■ **Exercise materials**
-- BEGIN --

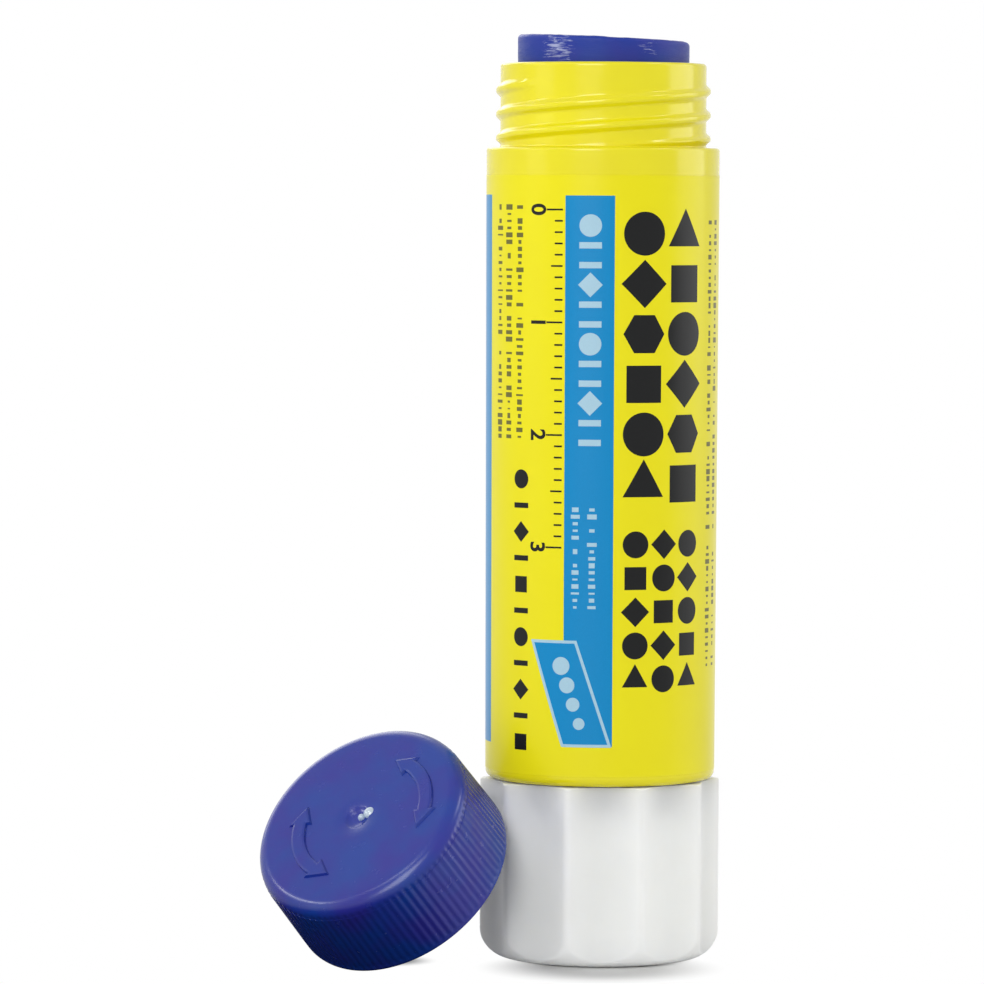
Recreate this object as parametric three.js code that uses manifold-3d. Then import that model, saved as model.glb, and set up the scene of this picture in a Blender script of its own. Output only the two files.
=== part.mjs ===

-- END --
-- BEGIN --

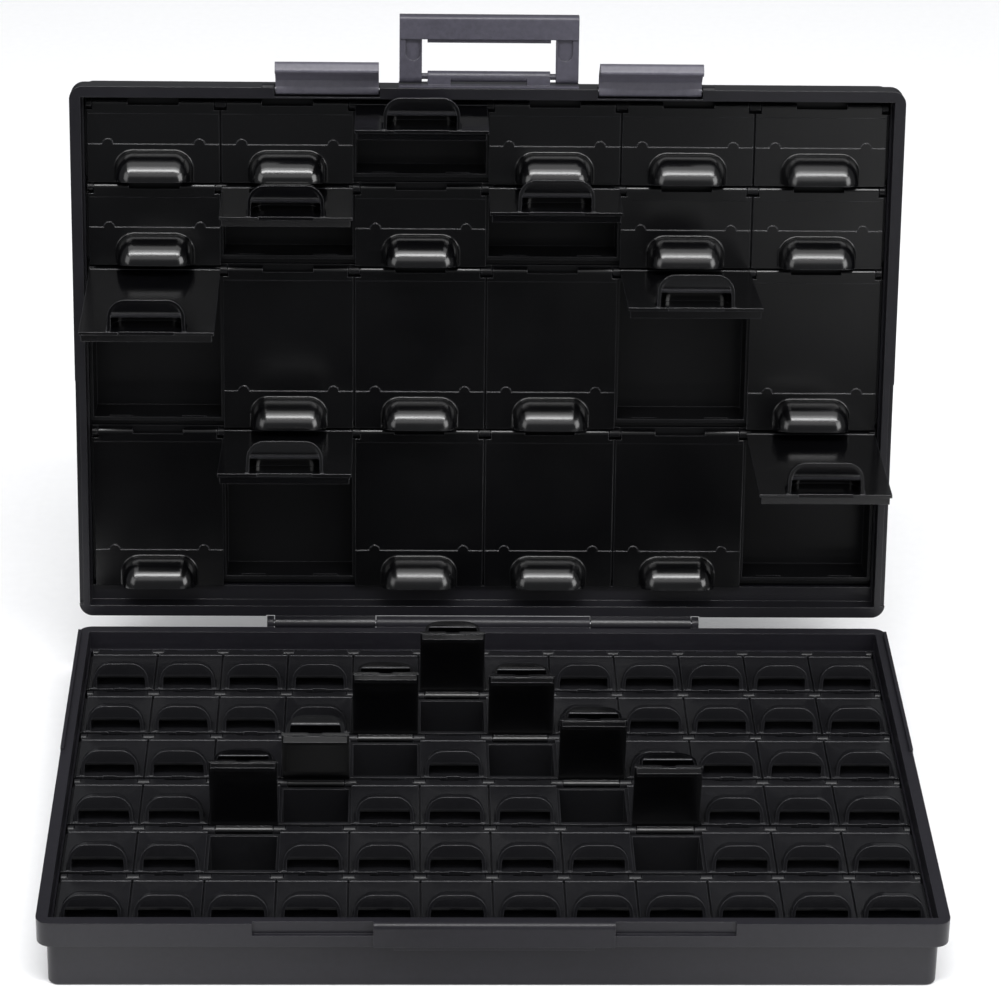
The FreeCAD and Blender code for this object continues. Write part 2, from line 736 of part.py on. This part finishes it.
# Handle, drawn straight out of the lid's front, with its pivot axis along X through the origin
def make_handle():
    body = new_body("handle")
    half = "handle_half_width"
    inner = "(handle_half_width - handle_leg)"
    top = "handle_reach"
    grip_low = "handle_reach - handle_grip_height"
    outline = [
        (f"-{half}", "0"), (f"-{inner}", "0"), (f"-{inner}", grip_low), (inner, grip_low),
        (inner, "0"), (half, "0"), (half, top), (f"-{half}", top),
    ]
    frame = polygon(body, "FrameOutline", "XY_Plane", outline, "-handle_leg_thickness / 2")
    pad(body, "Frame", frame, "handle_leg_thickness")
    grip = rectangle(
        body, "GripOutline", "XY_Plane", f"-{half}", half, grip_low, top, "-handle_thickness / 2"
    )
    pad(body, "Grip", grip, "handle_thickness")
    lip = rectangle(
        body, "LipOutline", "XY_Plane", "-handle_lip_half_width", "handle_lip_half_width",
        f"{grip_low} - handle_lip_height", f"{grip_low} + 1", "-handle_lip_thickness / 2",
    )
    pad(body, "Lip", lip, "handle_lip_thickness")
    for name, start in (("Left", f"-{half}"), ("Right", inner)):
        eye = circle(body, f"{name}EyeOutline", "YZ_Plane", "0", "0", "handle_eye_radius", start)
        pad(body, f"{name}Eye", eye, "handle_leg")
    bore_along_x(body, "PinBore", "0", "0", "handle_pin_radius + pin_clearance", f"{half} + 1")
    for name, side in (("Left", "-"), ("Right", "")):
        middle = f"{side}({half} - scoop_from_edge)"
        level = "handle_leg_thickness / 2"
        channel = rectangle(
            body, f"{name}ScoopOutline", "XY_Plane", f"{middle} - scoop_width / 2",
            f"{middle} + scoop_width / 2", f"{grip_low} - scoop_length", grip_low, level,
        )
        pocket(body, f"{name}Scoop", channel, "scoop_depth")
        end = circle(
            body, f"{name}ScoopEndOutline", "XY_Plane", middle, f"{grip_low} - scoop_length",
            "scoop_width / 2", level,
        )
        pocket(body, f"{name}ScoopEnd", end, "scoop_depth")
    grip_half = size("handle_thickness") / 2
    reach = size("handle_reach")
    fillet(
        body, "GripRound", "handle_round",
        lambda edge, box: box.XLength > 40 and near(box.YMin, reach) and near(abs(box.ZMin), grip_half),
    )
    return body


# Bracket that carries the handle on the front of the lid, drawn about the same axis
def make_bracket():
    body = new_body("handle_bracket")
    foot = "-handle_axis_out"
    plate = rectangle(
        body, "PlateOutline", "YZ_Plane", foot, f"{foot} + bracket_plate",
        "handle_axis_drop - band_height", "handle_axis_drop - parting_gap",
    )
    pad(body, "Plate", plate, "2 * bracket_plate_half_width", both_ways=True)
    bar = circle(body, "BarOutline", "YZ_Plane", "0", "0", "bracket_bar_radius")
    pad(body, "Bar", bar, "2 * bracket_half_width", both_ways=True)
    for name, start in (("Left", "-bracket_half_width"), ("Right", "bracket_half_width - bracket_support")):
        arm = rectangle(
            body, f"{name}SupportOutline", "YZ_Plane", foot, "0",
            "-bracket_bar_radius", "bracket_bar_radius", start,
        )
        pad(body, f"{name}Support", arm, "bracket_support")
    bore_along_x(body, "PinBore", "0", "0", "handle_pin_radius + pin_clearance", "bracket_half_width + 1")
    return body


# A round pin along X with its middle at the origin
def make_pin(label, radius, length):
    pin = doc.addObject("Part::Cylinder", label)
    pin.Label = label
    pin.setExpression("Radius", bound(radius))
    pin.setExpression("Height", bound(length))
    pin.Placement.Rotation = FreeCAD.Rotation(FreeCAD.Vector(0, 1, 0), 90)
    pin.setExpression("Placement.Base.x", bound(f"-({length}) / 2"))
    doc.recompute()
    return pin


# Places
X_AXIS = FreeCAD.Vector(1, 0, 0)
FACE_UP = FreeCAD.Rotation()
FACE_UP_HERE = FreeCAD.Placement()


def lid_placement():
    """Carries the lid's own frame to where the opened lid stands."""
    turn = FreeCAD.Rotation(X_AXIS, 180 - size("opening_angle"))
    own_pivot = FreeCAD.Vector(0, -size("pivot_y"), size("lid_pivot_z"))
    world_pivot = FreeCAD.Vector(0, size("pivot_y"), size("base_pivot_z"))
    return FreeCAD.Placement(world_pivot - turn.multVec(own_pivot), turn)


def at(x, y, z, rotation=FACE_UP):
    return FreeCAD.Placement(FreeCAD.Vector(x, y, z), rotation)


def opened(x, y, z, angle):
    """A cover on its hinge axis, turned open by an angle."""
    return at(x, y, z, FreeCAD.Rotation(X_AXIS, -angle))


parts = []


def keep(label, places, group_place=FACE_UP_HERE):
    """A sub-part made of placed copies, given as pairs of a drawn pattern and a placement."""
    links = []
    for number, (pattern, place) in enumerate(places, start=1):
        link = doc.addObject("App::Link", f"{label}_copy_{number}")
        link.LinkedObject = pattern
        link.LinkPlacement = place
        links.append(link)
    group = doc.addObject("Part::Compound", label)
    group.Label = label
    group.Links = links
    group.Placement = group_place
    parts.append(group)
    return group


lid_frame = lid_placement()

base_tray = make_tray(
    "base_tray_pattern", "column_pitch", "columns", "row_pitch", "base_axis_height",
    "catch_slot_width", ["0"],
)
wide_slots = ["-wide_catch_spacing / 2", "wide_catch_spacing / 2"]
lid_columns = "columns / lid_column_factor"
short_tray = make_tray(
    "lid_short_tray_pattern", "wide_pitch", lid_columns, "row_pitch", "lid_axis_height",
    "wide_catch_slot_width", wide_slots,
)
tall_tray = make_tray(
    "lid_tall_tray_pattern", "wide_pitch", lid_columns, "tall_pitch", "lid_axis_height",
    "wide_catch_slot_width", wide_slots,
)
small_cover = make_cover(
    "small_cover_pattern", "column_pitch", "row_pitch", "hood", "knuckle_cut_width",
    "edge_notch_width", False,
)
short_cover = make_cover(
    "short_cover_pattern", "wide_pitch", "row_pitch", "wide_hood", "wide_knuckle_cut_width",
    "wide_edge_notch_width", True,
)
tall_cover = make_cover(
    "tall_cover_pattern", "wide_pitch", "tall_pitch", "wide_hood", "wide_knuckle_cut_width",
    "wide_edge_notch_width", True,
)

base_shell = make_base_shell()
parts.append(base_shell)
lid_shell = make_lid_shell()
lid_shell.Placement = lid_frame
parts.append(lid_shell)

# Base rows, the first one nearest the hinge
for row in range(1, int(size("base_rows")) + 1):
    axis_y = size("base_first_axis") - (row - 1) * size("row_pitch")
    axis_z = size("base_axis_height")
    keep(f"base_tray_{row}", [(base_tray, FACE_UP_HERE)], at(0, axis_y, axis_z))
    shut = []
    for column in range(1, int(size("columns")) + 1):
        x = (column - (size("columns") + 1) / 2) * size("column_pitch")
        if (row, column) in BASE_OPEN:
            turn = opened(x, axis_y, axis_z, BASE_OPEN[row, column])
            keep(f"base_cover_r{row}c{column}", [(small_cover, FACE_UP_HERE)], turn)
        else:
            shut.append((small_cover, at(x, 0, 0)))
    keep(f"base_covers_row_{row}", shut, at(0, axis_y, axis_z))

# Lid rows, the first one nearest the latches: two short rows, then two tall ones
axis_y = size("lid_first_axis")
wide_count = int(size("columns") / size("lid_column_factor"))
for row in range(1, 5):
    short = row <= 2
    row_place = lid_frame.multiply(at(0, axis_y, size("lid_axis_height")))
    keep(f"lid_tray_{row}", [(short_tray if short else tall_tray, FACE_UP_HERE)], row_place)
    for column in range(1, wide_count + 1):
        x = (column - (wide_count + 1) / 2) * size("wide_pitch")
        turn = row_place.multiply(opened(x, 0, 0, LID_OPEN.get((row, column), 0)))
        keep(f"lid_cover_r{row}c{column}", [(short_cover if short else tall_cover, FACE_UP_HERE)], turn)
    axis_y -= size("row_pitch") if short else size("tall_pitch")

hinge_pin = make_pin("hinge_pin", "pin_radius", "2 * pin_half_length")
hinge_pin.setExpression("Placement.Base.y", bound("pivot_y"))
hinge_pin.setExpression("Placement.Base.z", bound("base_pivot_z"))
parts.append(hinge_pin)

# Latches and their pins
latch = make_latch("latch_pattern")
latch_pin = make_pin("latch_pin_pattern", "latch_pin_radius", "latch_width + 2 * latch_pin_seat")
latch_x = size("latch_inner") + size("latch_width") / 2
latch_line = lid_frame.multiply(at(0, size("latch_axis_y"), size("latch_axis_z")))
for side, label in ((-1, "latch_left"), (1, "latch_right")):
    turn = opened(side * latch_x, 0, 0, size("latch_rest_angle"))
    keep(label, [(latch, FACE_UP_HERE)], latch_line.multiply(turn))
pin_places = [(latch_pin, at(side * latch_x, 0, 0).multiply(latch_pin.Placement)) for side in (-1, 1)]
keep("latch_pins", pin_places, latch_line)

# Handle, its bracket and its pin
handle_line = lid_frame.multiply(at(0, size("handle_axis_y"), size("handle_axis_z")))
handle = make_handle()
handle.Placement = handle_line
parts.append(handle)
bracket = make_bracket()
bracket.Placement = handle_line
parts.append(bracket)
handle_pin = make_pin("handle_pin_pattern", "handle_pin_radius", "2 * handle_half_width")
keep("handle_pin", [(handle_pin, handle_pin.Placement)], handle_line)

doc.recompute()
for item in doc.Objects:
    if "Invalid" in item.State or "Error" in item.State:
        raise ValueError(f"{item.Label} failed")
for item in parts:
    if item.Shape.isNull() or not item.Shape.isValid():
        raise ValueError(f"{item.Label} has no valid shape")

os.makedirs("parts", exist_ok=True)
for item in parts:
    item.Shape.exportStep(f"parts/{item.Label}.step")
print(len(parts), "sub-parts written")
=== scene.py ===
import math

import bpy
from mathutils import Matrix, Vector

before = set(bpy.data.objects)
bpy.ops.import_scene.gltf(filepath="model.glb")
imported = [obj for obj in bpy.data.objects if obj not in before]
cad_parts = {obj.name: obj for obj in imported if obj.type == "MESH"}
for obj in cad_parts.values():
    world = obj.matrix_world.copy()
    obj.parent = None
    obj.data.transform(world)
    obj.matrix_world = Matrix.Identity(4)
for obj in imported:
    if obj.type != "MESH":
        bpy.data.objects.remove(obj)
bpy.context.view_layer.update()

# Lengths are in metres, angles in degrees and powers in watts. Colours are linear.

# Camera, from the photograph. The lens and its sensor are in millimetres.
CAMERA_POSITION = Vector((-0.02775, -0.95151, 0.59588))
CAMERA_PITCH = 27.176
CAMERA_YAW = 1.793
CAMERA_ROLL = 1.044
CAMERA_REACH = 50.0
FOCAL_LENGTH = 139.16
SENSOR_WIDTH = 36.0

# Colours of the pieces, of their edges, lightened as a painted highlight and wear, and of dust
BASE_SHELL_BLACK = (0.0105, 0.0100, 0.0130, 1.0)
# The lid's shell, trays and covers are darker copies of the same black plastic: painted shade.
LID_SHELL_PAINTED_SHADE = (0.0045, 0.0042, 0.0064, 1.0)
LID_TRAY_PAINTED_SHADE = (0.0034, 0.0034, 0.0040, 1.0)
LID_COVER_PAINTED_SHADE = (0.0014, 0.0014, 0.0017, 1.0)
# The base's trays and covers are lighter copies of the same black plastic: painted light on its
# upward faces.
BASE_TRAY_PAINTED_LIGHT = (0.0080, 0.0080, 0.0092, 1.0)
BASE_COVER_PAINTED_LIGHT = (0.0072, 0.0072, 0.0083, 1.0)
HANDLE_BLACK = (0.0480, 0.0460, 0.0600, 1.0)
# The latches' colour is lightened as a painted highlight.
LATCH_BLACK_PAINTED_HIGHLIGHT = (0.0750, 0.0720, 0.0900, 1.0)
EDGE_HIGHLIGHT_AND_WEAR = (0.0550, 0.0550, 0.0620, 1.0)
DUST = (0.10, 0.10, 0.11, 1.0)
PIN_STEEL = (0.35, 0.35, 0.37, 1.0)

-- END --

■ **Work to do**
Return exactly the lines from the line that has "parts.append(handle)" to the line that has "# Lengths are", both of them included.

■ **Exercise answer**
parts.append(handle)
bracket = make_bracket()
bracket.Placement = handle_line
parts.append(bracket)
handle_pin = make_pin("handle_pin_pattern", "handle_pin_radius", "2 * handle_half_width")
keep("handle_pin", [(handle_pin, handle_pin.Placement)], handle_line)

doc.recompute()
for item in doc.Objects:
    if "Invalid" in item.State or "Error" in item.State:
        raise ValueError(f"{item.Label} failed")
for item in parts:
    if item.Shape.isNull() or not item.Shape.isValid():
        raise ValueError(f"{item.Label} has no valid shape")

os.makedirs("parts", exist_ok=True)
for item in parts:
    item.Shape.exportStep(f"parts/{item.Label}.step")
print(len(parts), "sub-parts written")
=== scene.py ===
import math

import bpy
from mathutils import Matrix, Vector

before = set(bpy.data.objects)
bpy.ops.import_scene.gltf(filepath="model.glb")
imported = [obj for obj in bpy.data.objects if obj not in before]
cad_parts = {obj.name: obj for obj in imported if obj.type == "MESH"}
for obj in cad_parts.values():
    world = obj.matrix_world.copy()
    obj.parent = None
    obj.data.transform(world)
    obj.matrix_world = Matrix.Identity(4)
for obj in imported:
    if obj.type != "MESH":
        bpy.data.objects.remove(obj)
bpy.context.view_layer.update()

# Lengths are in metres, angles in degrees and powers in watts. Colours are linear.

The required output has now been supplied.